■ WRITTEN EXERCISE:
In the listing that follows, locate the line containing "const stone = new" and the line containing "bpy.context.scene.collection.objects.link(rigid_bodies[body])". Retype exactly those two lines and every line between them, and nothing more.

■ DATA BLOCK:

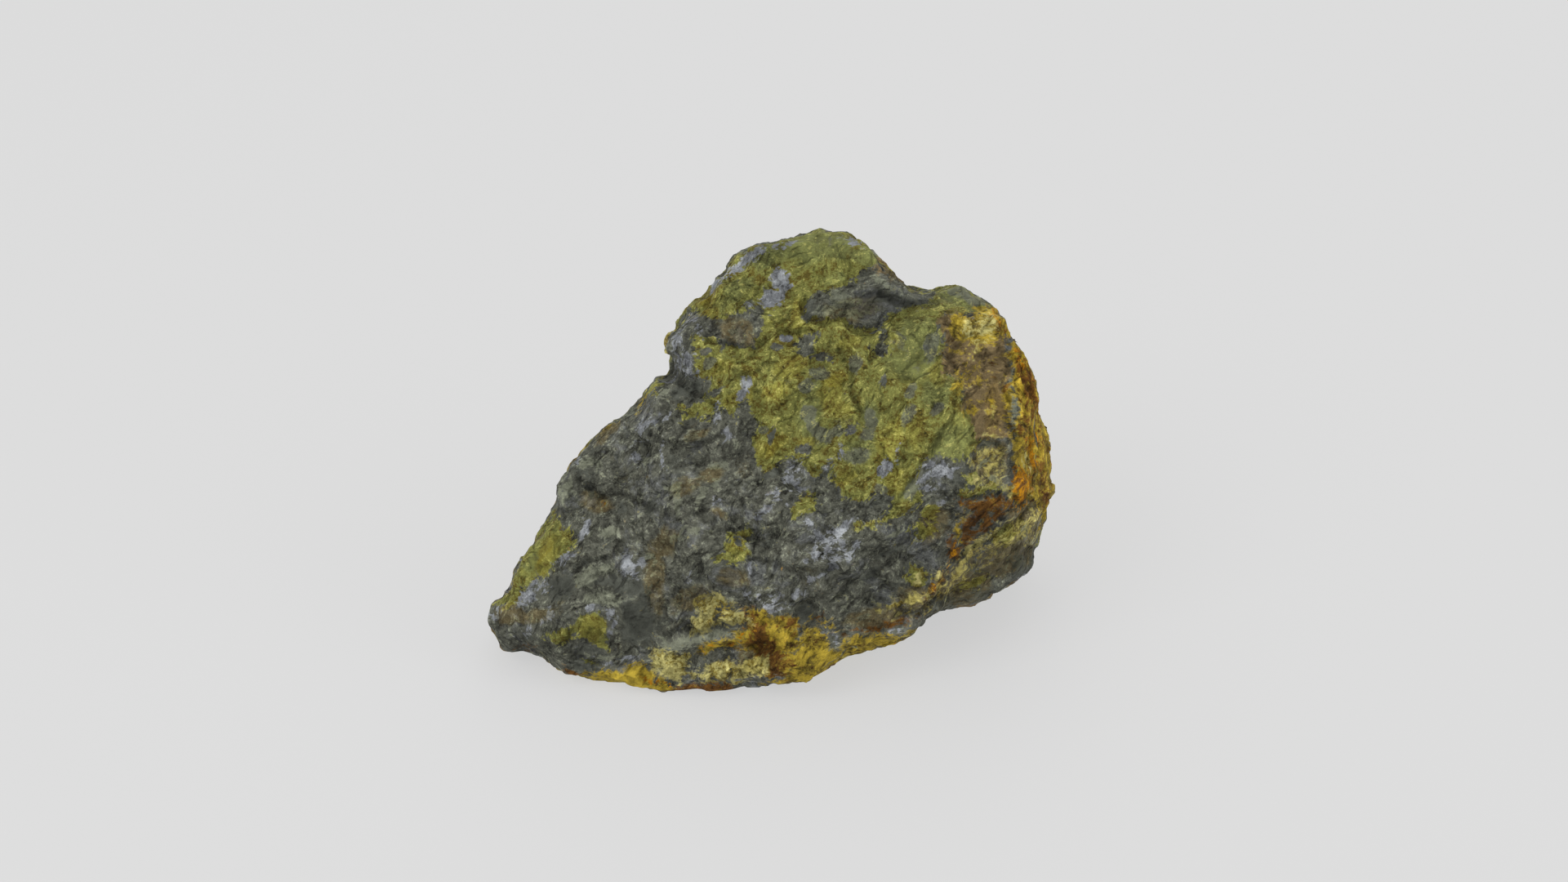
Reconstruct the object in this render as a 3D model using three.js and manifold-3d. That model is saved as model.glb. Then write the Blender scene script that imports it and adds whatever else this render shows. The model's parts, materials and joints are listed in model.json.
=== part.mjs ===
// A hand-sized lump of chalcopyrite ore, broken from one mass: a single closed solid.
// Units are millimetres, +Z is up, and the origin is the middle of the base, on the surface it rests on.
// X runs to the right and Y away from someone who faces the stone's broad front break.
//
// The stone is a finely divided ball whose every vertex is moved along the line from the stone's heart,
// out to the nearest of its breaks and its outline, and then roughened. Last, its base is cut level.

import * as THREE from "three";
import { ImprovedNoise } from "three/addons/math/ImprovedNoise.js";
import { mergeVertices } from "three/addons/utils/BufferGeometryUtils.js";
import Module from "manifold-3d";

const wasm = await Module();
wasm.setup();

// ---- Driving dimensions ----

const HEART_HEIGHT = 29; // the point inside the stone that every break is measured from
const BREAK_ROUNDING = 1.4; // how far neighbouring breaks blend at the edge between them
const RIM_ROUNDING = 0.5; // the same where a break meets the outline's rim
const BALL_DIVISIONS = 20; // how finely the ball's faces are divided

// The outline is what someone sees who looks down on the heart at this angle, from this far.
const SIGHT = { elevation: 30, distance: 560 };

// The outline, clockwise from its peak: [across, up] from the heart.
const OUTLINE = [
  [6.5, 46.5], [11.5, 45.5], [15, 43.5], [18.5, 39.5], [22.5, 36], [26.5, 35], [31, 36], [36.5, 34],
  [40, 30.5], [42, 27.5], [43.5, 24], [46.5, 19], [47, 13], [48.8, 6], [48.6, 2], [49.4, -1],
  [48.2, -5], [47, -11], [46, -16], [42.5, -19], [36, -22], [28, -24], [25, -27], [20.5, -29],
  [12, -31.5], [6, -35.5], [-1.5, -37.5], [-9, -39], [-16.5, -38.5], [-23.5, -38.5], [-28, -37], [-33, -37],
  [-37.5, -35.5], [-43, -33.5], [-45, -31.5], [-51, -31], [-53.5, -28.5], [-54, -25], [-52.5, -21],
  [-48, -14.5], [-44.5, -8.5], [-41.5, -3], [-41, 1.5], [-37.5, 6], [-30, 12.5], [-24, 18], [-20.5, 20.5],
  [-21.5, 22.5], [-21, 27], [-17.5, 32], [-12, 37.5], [-8.5, 41], [-4.5, 44], [0, 43.5], [3, 45],
];

// The outline's notches open wider behind and in front of it: how fast, and past what lean they start to.
// They wander from side to side there too, as a crack does.
const NOTCH = { spread: 0.35, hold: 0.12, samples: [-1, -0.5, 0, 0.5, 1], wander: 0.6, wander_size: 0.3 };

// Each break, as the way it faces and its distance from the heart.
// Azimuth 0 faces the front, 90 the right, 180 the back and -90 the left; elevation is above the level.
const BREAKS = {
  front: { azimuth: -6, elevation: 38, distance: 20.5 },
  front_crown: { azimuth: 6, elevation: 54, distance: 27 },
  front_toe: { azimuth: -28, elevation: 34, distance: 24 },
  front_foot: { azimuth: -8, elevation: 4, distance: 28.5 },
  right_foot: { azimuth: 12, elevation: 8, distance: 27.5 },
  right_cheek: { azimuth: 71, elevation: 8, distance: 46 },
  right_corner: { azimuth: 42, elevation: -14, distance: 38.5 },
  right_underside: { azimuth: 60, elevation: -50, distance: 39.5 },
  left_slope: { azimuth: -106, elevation: 28, distance: 35 },
  top: { azimuth: 140, elevation: 58, distance: 48 },
  back: { azimuth: 178, elevation: 10, distance: 33 },
  back_left: { azimuth: -142, elevation: 4, distance: 33 },
  back_right: { azimuth: 132, elevation: 14, distance: 42 },
  back_underside: { azimuth: -170, elevation: -38, distance: 34 },
  toe_underside: { azimuth: -95, elevation: -48, distance: 53 },
  base: { azimuth: 0, elevation: -90, distance: 29.5 },
};
const LEAST_SHARE = 0.05; // a break more nearly edge-on than this to a direction doesn't limit it

// Hollows and swellings of the front, placed as the outline is: [across, up], half length, half width,
// the turn of the length from level, and the height, which is negative for a hollow.
const FRONT_RELIEF = {
  saddle: { at: [15, 33.5], long: 13, wide: 3.5, turn: -4, height: -3.2 },
  neck: { at: [18, 27], long: 7, wide: 2.2, turn: 80, height: -1.4 },
  head_ledge: { at: [-17, 18.5], long: 9, wide: 2.6, turn: -22, height: -2.4 },
  head_brow: { at: [-13, 24], long: 10, wide: 3.5, turn: -20, height: 1.4 },
  brow_notch: { at: [-6, 24], long: 6, wide: 2, turn: 25, height: -1.0 },
  slate_pocket: { at: [-27, -25], long: 7, wide: 5, turn: -40, height: -1.6 },
  foot_bar: { at: [-14, -28], long: 9, wide: 1.7, turn: 9, height: 1.5 },
  foot_groove: { at: [-13, -31.5], long: 9, wide: 1.6, turn: 9, height: -1.2 },
  foot_pit: { at: [3.5, -24], long: 3, wide: 2.2, turn: 30, height: -2.0 },
  crust_swell: { at: [-11.5, -24], long: 5, wide: 3, turn: 0, height: 1.0 },
  front_bulge: { at: [4, -10], long: 14, wide: 7, turn: 15, height: 1.2 },
  cheek_ridge: { at: [41.5, 14], long: 14, wide: 2.5, turn: 95, height: 1.2 },
  corner_ridge: { at: [33, -7], long: 8, wide: 2.2, turn: 30, height: 1.2 },
};
const RELIEF_FADE = 6; // the relief dies away over this depth as the front turns to the sides

// The roughness of every break: broad swellings, the crests between chips, and small bumps.
const SWELLINGS = { size: 17, height: 2.0 };
const CRESTS = { size: 9, height: 2.4, level: 0.2, blunt: 0.08 };
const BUMPS = { size: 4.2, height: 0.7 };
const NOISE_START = { x: 7.3, y: 2.1, z: 11.7 }; // where in the noise the heart lies
const RIM_CALM = { share: 0.75, lean: 0.14 }; // how much of it is lost at the outline, and over what lean

const GROUND = { width: 300, depth: 20 }; // the block taken off below the base
const WELD = 0.001; // vertices closer than this are one

const STONE_COLOUR = 0x6b6a45;
const STONE_ROUGHNESS = 0.8;
const STONE_METALNESS = 0.15;

// ---- Directions ----

const RIGHT = new THREE.Vector3(1, 0, 0);
const TOWARDS = facing(0, SIGHT.elevation);
const UP = TOWARDS.clone().cross(RIGHT);

function facing(azimuth, elevation) {
  const a = THREE.MathUtils.degToRad(azimuth);
  const e = THREE.MathUtils.degToRad(elevation);
  return new THREE.Vector3(Math.sin(a) * Math.cos(e), -Math.cos(a) * Math.cos(e), Math.sin(e));
}

// ---- Noise ----

const noise = new ImprovedNoise();

function noiseAt(p, size) {
  return noise.noise(p.x / size + NOISE_START.x, p.y / size + NOISE_START.y, p.z / size + NOISE_START.z);
}

// ---- Breaks and outline ----

// The smallest of some lengths, eased where two of them are within a few roundings of each other.
function softLeast(lengths, rounding) {
  const least = Math.min(...lengths);
  const sum = lengths.reduce((s, x) => s + Math.exp((least - x) / rounding), 0);
  return least - rounding * Math.log(sum);
}

// How far the outline is from the heart in the direction [across, up].
function outlineRadius(across, up) {
  const length = Math.hypot(across, up);
  const [x, y] = [across / length, up / length];
  for (let i = 0; i < OUTLINE.length; i++) {
    const [ax, ay] = OUTLINE[i];
    const [bx, by] = OUTLINE[(i + 1) % OUTLINE.length];
    const turn = (bx - ax) * y - (by - ay) * x;
    const along = (ay * x - ax * y) / turn;
    const radius = (ay * (bx - ax) - ax * (by - ay)) / turn;
    if (radius > 0 && along >= 0 && along <= 1) return radius;
  }
  throw new Error("the outline doesn't go all the way round the heart");
}

// The same for a direction that leans out of the outline's plane, where the notches are wider.
function rimRadius(across, up, lean) {
  const spread = NOTCH.spread * Math.max(0, Math.abs(lean) - NOTCH.hold);
  const wander = NOTCH.wander * lean * noiseAt({ x: across, y: up, z: lean }, NOTCH.wander_size);
  const radii = NOTCH.samples.map((k) => {
    const [c, s] = [Math.cos(wander + k * spread), Math.sin(wander + k * spread)];
    return outlineRadius(across * c - up * s, across * s + up * c);
  });
  return Math.min(...radii);
}

// How far the surface is from the heart in a direction: the nearest of the breaks and the outline.
function reach(direction) {
  const lengths = [];
  for (const { azimuth, elevation, distance } of Object.values(BREAKS)) {
    const share = direction.dot(facing(azimuth, elevation));
    if (share > LEAST_SHARE) lengths.push(distance / share);
  }
  const body = softLeast(lengths, BREAK_ROUNDING);
  const across = direction.dot(RIGHT);
  const up = direction.dot(UP);
  const lean = direction.dot(TOWARDS);
  const radius = rimRadius(across, up, lean);
  const narrowing = Math.hypot(across, up) + (radius / SIGHT.distance) * lean;
  return narrowing > LEAST_SHARE ? softLeast([body, radius / narrowing], RIM_ROUNDING) : body;
}

// ---- Relief and roughness ----

// The height that the front's hollows and swellings add at a point, measured from the heart.
function frontRelief(p) {
  const depth = p.dot(TOWARDS);
  if (depth <= 0) return 0;
  const nearness = 1 / (1 - depth / SIGHT.distance);
  const [x, y] = [p.dot(RIGHT) * nearness, p.dot(UP) * nearness];
  let height = 0;
  for (const f of Object.values(FRONT_RELIEF)) {
    const t = THREE.MathUtils.degToRad(f.turn);
    const [dx, dy] = [x - f.at[0], y - f.at[1]];
    const along = (dx * Math.cos(t) + dy * Math.sin(t)) / f.long;
    const aside = (dy * Math.cos(t) - dx * Math.sin(t)) / f.wide;
    height += f.height * Math.exp(-(along ** 2) - aside ** 2);
  }
  return height * Math.min(1, depth / RELIEF_FADE);
}

// Rounded swellings and sinkings.
function lumps(p, { size, height }) {
  return height * noiseAt(p, size);
}

// Narrow crests with broad troughs between them.
function crests(p, { size, height, level, blunt }) {
  return height * (level - Math.hypot(noiseAt(p, size), blunt));
}

function roughness(p, lean) {
  const calm = 1 - RIM_CALM.share * Math.exp(-((lean / RIM_CALM.lean) ** 2));
  return calm * (lumps(p, SWELLINGS) + crests(p, CRESTS) + lumps(p, BUMPS));
}

// ---- The stone ----

function bareGeometry(geometry) {
  geometry.deleteAttribute("normal");
  geometry.deleteAttribute("uv");
  return mergeVertices(geometry, WELD);
}

function stoneGeometry() {
  const geometry = new THREE.IcosahedronGeometry(1, BALL_DIVISIONS);
  const position = geometry.getAttribute("position");
  const direction = new THREE.Vector3();
  for (let i = 0; i < position.count; i++) {
    direction.fromBufferAttribute(position, i).normalize();
    const p = direction.clone().multiplyScalar(reach(direction));
    p.addScaledVector(direction, frontRelief(p) + roughness(p, direction.dot(TOWARDS)));
    position.setXYZ(i, p.x, p.y, p.z + HEART_HEIGHT);
  }
  return bareGeometry(geometry);
}

// Everything just below the level that the stone rests on.
function groundGeometry() {
  const ground = new THREE.BoxGeometry(GROUND.width, GROUND.width, GROUND.depth);
  ground.translate(0, 0, -GROUND.depth / 2);
  return bareGeometry(ground);
}

function toManifold(geometry) {
  const mesh = new wasm.Mesh({
    numProp: 3,
    vertProperties: new Float32Array(geometry.getAttribute("position").array),
    triVerts: new Uint32Array(geometry.index.array),
  });
  return new wasm.Manifold(mesh);
}

// The stone with its base cut level, centred over the origin.
function trimmedGeometry() {
  const trimmed = toManifold(stoneGeometry()).subtract(toManifold(groundGeometry())).getMesh();
  const geometry = new THREE.BufferGeometry();
  geometry.setAttribute("position", new THREE.BufferAttribute(trimmed.vertProperties, 3));
  geometry.setIndex(new THREE.BufferAttribute(trimmed.triVerts, 1));
  geometry.computeBoundingBox();
  const middle = geometry.boundingBox.getCenter(new THREE.Vector3());
  geometry.translate(-middle.x, -middle.y, 0);
  geometry.computeVertexNormals();
  return geometry;
}

const stone = new THREE.Mesh(
  trimmedGeometry(),
  new THREE.MeshStandardMaterial({
    color: STONE_COLOUR,
    roughness: STONE_ROUGHNESS,
    metalness: STONE_METALNESS,
  }),
);
stone.name = "chalcopyrite_ore";

const group = new THREE.Group();
group.add(stone);
export default group;
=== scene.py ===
# A hand-sized lump of chalcopyrite ore: olive-gold ore grown together with grey gangue, blue-grey galena
# grains and a yellow to rust-brown limonite crust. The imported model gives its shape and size. This script
# gives it a finely chipped skin, lays the minerals out on it, and sets the stage.

import json
import math

import bpy
import numpy as np
from bpy.props import FloatProperty, FloatVectorProperty, PointerProperty
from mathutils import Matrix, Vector, noise

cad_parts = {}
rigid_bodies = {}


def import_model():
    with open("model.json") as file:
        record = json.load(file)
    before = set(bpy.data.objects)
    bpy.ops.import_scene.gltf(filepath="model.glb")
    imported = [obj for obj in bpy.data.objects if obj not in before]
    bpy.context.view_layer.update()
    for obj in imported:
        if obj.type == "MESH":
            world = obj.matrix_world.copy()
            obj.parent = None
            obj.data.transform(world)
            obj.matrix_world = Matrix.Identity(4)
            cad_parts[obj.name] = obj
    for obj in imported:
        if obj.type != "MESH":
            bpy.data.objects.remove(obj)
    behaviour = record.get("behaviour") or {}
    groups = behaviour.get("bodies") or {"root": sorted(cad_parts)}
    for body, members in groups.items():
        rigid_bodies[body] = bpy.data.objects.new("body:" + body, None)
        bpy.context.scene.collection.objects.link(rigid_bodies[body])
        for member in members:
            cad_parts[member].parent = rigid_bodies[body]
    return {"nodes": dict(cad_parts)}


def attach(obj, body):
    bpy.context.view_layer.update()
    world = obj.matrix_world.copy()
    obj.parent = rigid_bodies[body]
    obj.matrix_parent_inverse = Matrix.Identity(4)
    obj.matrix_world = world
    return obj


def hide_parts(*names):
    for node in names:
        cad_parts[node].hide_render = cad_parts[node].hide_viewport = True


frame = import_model()

bl_info = {
    "name": "Chalcopyrite Ore Stone",
    "version": (1, 0, 0),
    "blender": (4, 5, 0),
    "location": "View3D > Sidebar > Ore Stone",
    "description": "Builds the skin, minerals and stage of a lump of chalcopyrite ore",
    "category": "Object",
}

STONE_NODE = "chalcopyrite_ore"
STONE_NAME = "ore_stone"
MM = 0.001
# Picks one of many patterns of knocks and growths, the same one each time.
NOISE_SEED = 5

# The point that patches on the front are measured from, in millimetres in the stone's own frame, and the
# line of sight that they are laid out on: it looks down at this angle from this far.
HEART = Vector((2.041, -2.648, 29.0))
SIGHT_ELEVATION = math.radians(30)
SIGHT_DISTANCE = 560.0
RIGHT = Vector((1, 0, 0))
TOWARDS = Vector((0, -math.cos(SIGHT_ELEVATION), math.sin(SIGHT_ELEVATION)))
UP = TOWARDS.cross(RIGHT)

# The camera stands at the end of the line of sight and is aimed this far above the heart. All in millimetres.
AIM_RISE = 7.5
LENS = 70
SENSOR_WIDTH = 36

# The stage, in metres: each light's place, and the setting that gives its power.
FLOOR_SIZE = 6
LIGHT_SIZE = 0.5
LIGHTS = {
    "key_light": ((-0.45, -0.5, 0.62), "key_power"),
    "right_light": ((0.65, -0.25, 0.4), "fill_power"),
    "back_light": ((0.1, 0.7, 0.5), "fill_power"),
}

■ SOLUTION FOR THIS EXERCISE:
const stone = new THREE.Mesh(
  trimmedGeometry(),
  new THREE.MeshStandardMaterial({
    color: STONE_COLOUR,
    roughness: STONE_ROUGHNESS,
    metalness: STONE_METALNESS,
  }),
);
stone.name = "chalcopyrite_ore";

const group = new THREE.Group();
group.add(stone);
export default group;
=== scene.py ===
# A hand-sized lump of chalcopyrite ore: olive-gold ore grown together with grey gangue, blue-grey galena
# grains and a yellow to rust-brown limonite crust. The imported model gives its shape and size. This script
# gives it a finely chipped skin, lays the minerals out on it, and sets the stage.

import json
import math

import bpy
import numpy as np
from bpy.props import FloatProperty, FloatVectorProperty, PointerProperty
from mathutils import Matrix, Vector, noise

cad_parts = {}
rigid_bodies = {}


def import_model():
    with open("model.json") as file:
        record = json.load(file)
    before = set(bpy.data.objects)
    bpy.ops.import_scene.gltf(filepath="model.glb")
    imported = [obj for obj in bpy.data.objects if obj not in before]
    bpy.context.view_layer.update()
    for obj in imported:
        if obj.type == "MESH":
            world = obj.matrix_world.copy()
            obj.parent = None
            obj.data.transform(world)
            obj.matrix_world = Matrix.Identity(4)
            cad_parts[obj.name] = obj
    for obj in imported:
        if obj.type != "MESH":
            bpy.data.objects.remove(obj)
    behaviour = record.get("behaviour") or {}
    groups = behaviour.get("bodies") or {"root": sorted(cad_parts)}
    for body, members in groups.items():
        rigid_bodies[body] = bpy.data.objects.new("body:" + body, None)
        bpy.context.scene.collection.objects.link(rigid_bodies[body])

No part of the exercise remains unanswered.